The shift at the "harder" end of the cassette might not be quite as slick - the ramps that are used to help the chain go from 11 to 12, 12 to 13 and so on will lose their "timing" relative to one another. Coming up the gears, the other way from easy to hard, the spacings are slightly different on the 11-up cassettes by comparison to the 12-ups and the 13-ups, so you might get a less slick shift - it's all down to what your expectations are of shift speed and accuracy and also of the shifting under load.

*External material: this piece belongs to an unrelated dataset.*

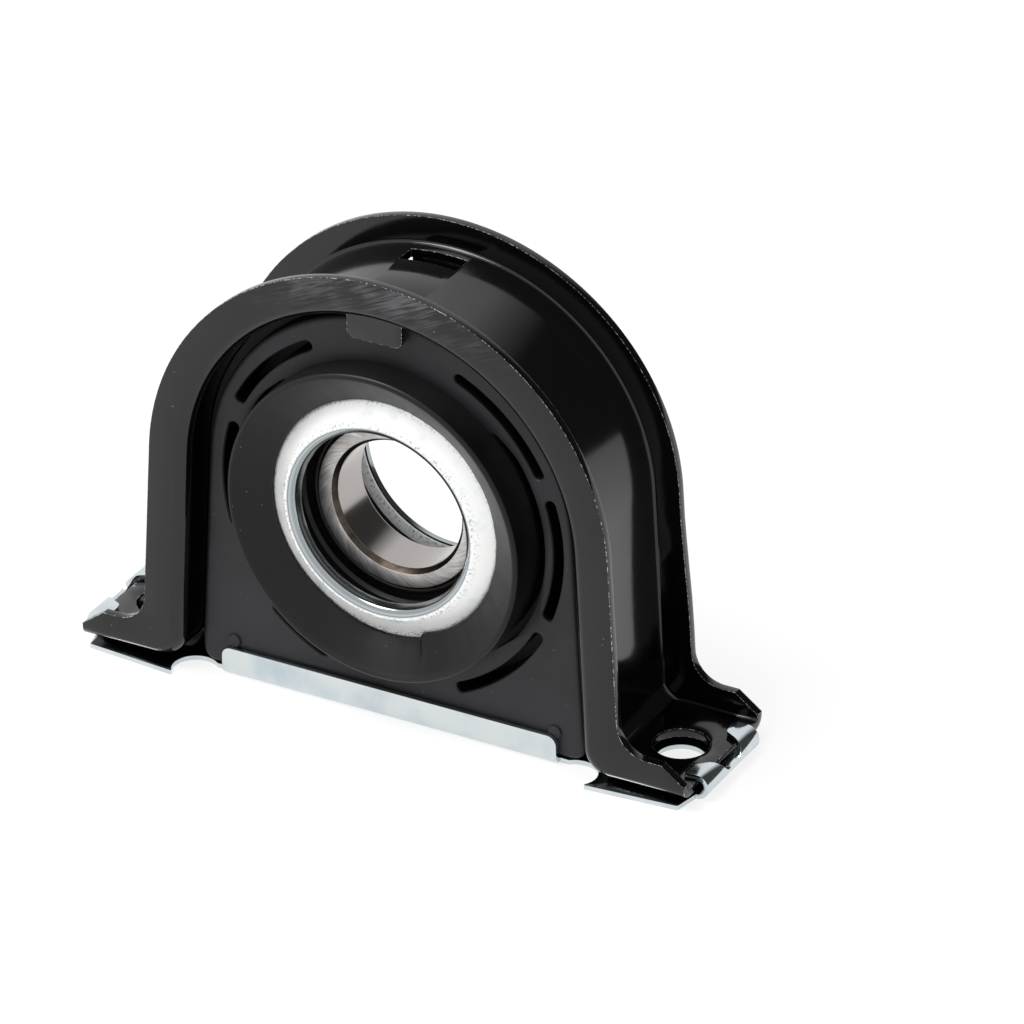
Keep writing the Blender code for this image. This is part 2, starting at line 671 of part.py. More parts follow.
def base_plate(finish):
    quarter = plate_quarter()
    start, radius = roll_start(), roll_radius()
    bm = bmesh.new()

    def vertex(x, y, z=0.0):
        return bm.verts.new((x * MM, y * MM, z * MM))

    def face(*corners):
        return bm.faces.new(corners)

    right_front = [vertex(x, -y) for x, y in quarter]
    right_rear = [vertex(x, y) for x, y in quarter]
    left_front = [vertex(-x, -y) for x, y in quarter]
    left_rear = [vertex(-x, y) for x, y in quarter]
    notches = {side: [vertex(side * start, y) for y in (-ROLL_NOTCH_HALF, ROLL_NOTCH_HALF)] for side in (-1, 1)}
    ring = right_front + notches[1] + right_rear[::-1]
    ring += left_rear + notches[-1][::-1] + left_front[::-1]
    face(*ring)
    for front, (left, right) in ((-1, (left_front[0], right_front[0])), (1, (left_rear[0], right_rear[0]))):
        rows = []
        for step in range(1, CORNER_STEPS):
            angle = math.pi / 2 * step / (CORNER_STEPS - 1)
            depth = PLATE_NECK_HALF + LIP_BEND * math.sin(angle)
            rows.append((LIP_HALF_LENGTH, depth, LIP_BEND * (1 - math.cos(angle))))
        for step in range(CORNER_STEPS):
            angle = math.pi / 2 * step / (CORNER_STEPS - 1)
            half = LIP_HALF_LENGTH - LIP_CORNER * (1 - math.cos(angle))
            rows.append((half, PLATE_NECK_HALF + LIP_BEND, LIP_HEIGHT - LIP_CORNER * (1 - math.sin(angle))))
        for half, depth, rise in rows:
            pair = vertex(-half, front * depth, rise), vertex(half, front * depth, rise)
            face(left, right, pair[1], pair[0])
            left, right = pair
    steps = 2 * CORNER_STEPS
    for side, ends in ((1, (right_front[-1], right_rear[-1])), (-1, (left_front[-1], left_rear[-1]))):
        row = [ends[0], *notches[side], ends[1]]
        for x, rise, notch, outer in roll_rows(steps):
            following = [vertex(side * x, y, rise) for y in (-outer, -notch, notch, outer)]
            for index in (0, 2):
                face(row[index], row[index + 1], following[index + 1], following[index])
            if rise <= radius:
                face(row[1], row[2], following[2], following[1])
            row = following
    bmesh.ops.recalc_face_normals(bm, faces=bm.faces)
    bm.faces.ensure_lookup_table()
    if bm.faces[0].normal.z > 0:
        bmesh.ops.reverse_faces(bm, faces=bm.faces)
    made = add_object("base_plate", mesh_from(bm, "base_plate"), finish)
    sheet = made.modifiers.new("sheet", "SOLIDIFY")
    sheet.thickness = PLATE_STEEL * MM
    sheet.offset = -1
    sheet.use_even_offset = True
    for side, label in ((-1, "left"), (1, "right")):
        x = side * BOLT_X
        hole = cylinder(f"{label}_plate_hole", (x, 0, PLATE_STEEL / 2), PLATE_HOLE_RADIUS, 3 * PLATE_STEEL)
        boolean(made, hole, "DIFFERENCE")
    return made


def main():
    clear_scene()
    black_paint = material("black_paint_on_steel", (0.012, 0.012, 0.012), 0.28, 0.0)
    zinc = material("zinc_plated_steel", (0.72, 0.74, 0.76), 0.25, 1.0)
    rubber = material("moulded_rubber", (0.02, 0.02, 0.021), 0.6, 0.0)
    ground = material("ground_bearing_steel", (0.5, 0.48, 0.46), 0.3, 1.0)
    seal_rubber = material("seal_rubber", (0.008, 0.008, 0.008), 0.45, 0.0)
    ball_steel = material("polished_ball_steel", (0.7, 0.7, 0.7), 0.08, 1.0)
    cage_steel = material("cage_steel", (0.45, 0.44, 0.42), 0.35, 1.0)
    bracket(black_paint)
    base_plate(zinc)
    cushion(rubber)
    retainer("retainer_front", -1, zinc)
    retainer("retainer_rear", 1, zinc)
    outer_ring(ground)
    inner_ring(ground)
    seal("front_seal", -1, seal_rubber)
    seal("rear_seal", 1, seal_rubber)
    cage_half("cage_front", -1, cage_steel)
    cage_half("cage_rear", 1, cage_steel)
    balls(ball_steel)


main()
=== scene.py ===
"""A driveshaft centre bearing on a plain white floor, dressed over its CAD frame.

Lengths are in millimetres and MM turns them into metres. The shaft runs along Y, with the front at
-Y, and the feet lie along X. A turned piece's profile is drawn as (radius, distance along Y).
"""

import json
import math

import bmesh
import bpy
from mathutils import Matrix, Vector, noise

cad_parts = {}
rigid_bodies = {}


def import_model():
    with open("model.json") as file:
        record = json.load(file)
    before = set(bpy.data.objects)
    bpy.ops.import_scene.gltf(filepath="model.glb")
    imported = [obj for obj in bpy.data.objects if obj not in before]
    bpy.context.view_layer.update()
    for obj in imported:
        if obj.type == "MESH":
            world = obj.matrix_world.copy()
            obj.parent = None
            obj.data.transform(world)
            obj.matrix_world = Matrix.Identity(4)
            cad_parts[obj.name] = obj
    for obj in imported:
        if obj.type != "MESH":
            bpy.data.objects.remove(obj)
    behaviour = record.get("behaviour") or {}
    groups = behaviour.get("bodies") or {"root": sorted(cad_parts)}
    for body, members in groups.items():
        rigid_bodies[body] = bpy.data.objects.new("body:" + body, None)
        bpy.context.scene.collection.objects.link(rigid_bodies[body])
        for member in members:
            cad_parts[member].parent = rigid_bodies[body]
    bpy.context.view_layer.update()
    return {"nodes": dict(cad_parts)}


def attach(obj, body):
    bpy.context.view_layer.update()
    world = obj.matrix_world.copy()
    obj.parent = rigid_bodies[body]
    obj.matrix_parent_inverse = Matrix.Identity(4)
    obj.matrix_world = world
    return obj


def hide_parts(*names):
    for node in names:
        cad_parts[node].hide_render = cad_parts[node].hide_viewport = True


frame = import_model()

MM = 0.001
AXIS_Z = 74.0
GAP = 0.3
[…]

slowmotion is also quite correct - 11-29 is a tooth difference of 18T and you may be running 34-50 at the front, giving a total tooth difference of 34T, two over what Campagnolo recommend for a "standard cage" rear gear. Yes, manufacturers are conservative on these numbers but whether you *really* can do it or not is dictated by the exact length of the chainstays of the bike, the angle of the chainstay to the seatube when seen from the side (as that defines exactly where you can & can't join the chain) and the length of the rear hanger from centre top pivot bolt to centre wheel spindle. If you don't have enough chain to span the biggest sprocket & the big ring and you select that gear by accident (as you should never actually need it if you can plan your shifting), the consequences vary from the "pretty expensive" to the "extremely expensive" - so you need to be darn' sure!
 

jack smith

Veteran
Location
Durham
If you've had an 11 on previously with the same chain and front chain rings just switch it mate no need to over complicate it, it will work I'm sure a few milliseconds longer to shift a bigger gap won't bother you
 
@ jack smith - you need to be careful there .... if the chain length was set by the often-recommended "big to big" method on a 25T bottom gear, there won't be enough chain. It's not a question of over-complication, it's a question of making sure that the change won't cause a very expensive problem ... we have seen a number of occasions where cassettes have been swapped like this, there has not been enough chain and in one unfortunate incident, a young lady not only came to a grinding halt in the middle of a group taking several other people down - but also demolished a rear gear, the chain, the rear wheel and damaged her carbon-fibre frame to the extent that it wasn't economic to fix it - the cause was not enough chain.

I quizzed the mechanic who built the bike originally (he was working for me at the time) and he confirmed that he had used the big-to-big method on a 12-25 to set chain length. The young lady had asked someone else to fit a 13-29 ... so pretty much a carbon copy of this scenario.

On the downshift I agree, most people won't see or feel the difference, but the upshift can occasionally hang (especially under pressure) which is a pain in the backside.
 

Crankarm

Guru
Location
Nr Cambridge
Or simply fit the larger sprocket then see if there is enough chain to go big big front and back. If there is then you are ok. However there maybe far too much chain in the opposite direction i.e. small small meaning the chain is flopping around as the deraillieur is not under any tension as the chain is too long. I am sure Graeme_FK van give a more in depth analysis but these are just my lay observations. If you know anything about bikes you wouldn't knowingly select these gear combinations anyway as you are in effect twisting your chain right across the width of the cassette to the outer or inner front chain ring which is not good and if done repeatedly will lead to premature wear of both chain, sprocket and chain ring. Also as Graeme_FK states SHOULD the chain or deraillieur become jammed or break or go into the spokes because it is over stretched or zero tension because there is insufficient or too many links in the chain then the consequences don't bear thinking about as the damage could be considerable as well as the risk of injury to yourself if you come off.

But to answer the OP my gut feeling is no, as the size range in sprockets 11 min and 29 max is too great, but suck it and see. Why not go 12-25 or 13-26 which are well within safe use limits? What size are the rings of your front chain set? It is unlikely you would spin out on a 53 or 52 front ring on a 12 rear sprocket or even 13 unless you can cycle faster than 40 mph on the flat :laugh:! What's the size of the inner chain ring - 39 or 42? If there is a wide range in sprocket size in your rear cassette you have much larger jumps between gears. Perhaps the better approach would be to look at what size front chain rings you have and maybe make some changes here?

Also you should consider whether your rear deraillieur has a suitable cage length and whether you are exceeding the spec of this in what you are trying to do.

Currently I use an 11-21 9spd rear cassette with a 52/42/30 triple front with 700c wheels and I seldom get off the middle 42 chain ring as it is pretty flat although some gentle hills occasionally carrying two heavy rear panniers which slows me down so I am on the lowest 21 sprocket. I did use a 12-25 but found the 25 sprocket too low and I wanted fewer gaps in the mid range of the cassette. I seldom get higher than the 13 sprocket though at the moment, seldom use the 12 and never use the 11. The latter's use is to stop the chain coming off ;). I suppose if I were going down a mountain col then maybe I'd get onto the 11 sprocket and the 52 front ring, but the brake blocks would probably melt trying to stop the bike I'd being going that fast …………….

For hills I just go down onto the 30 front ring and of course I can put the 12-25 cassette back on should I feel the need.

The Sheldon Brown gear calculator is a great help.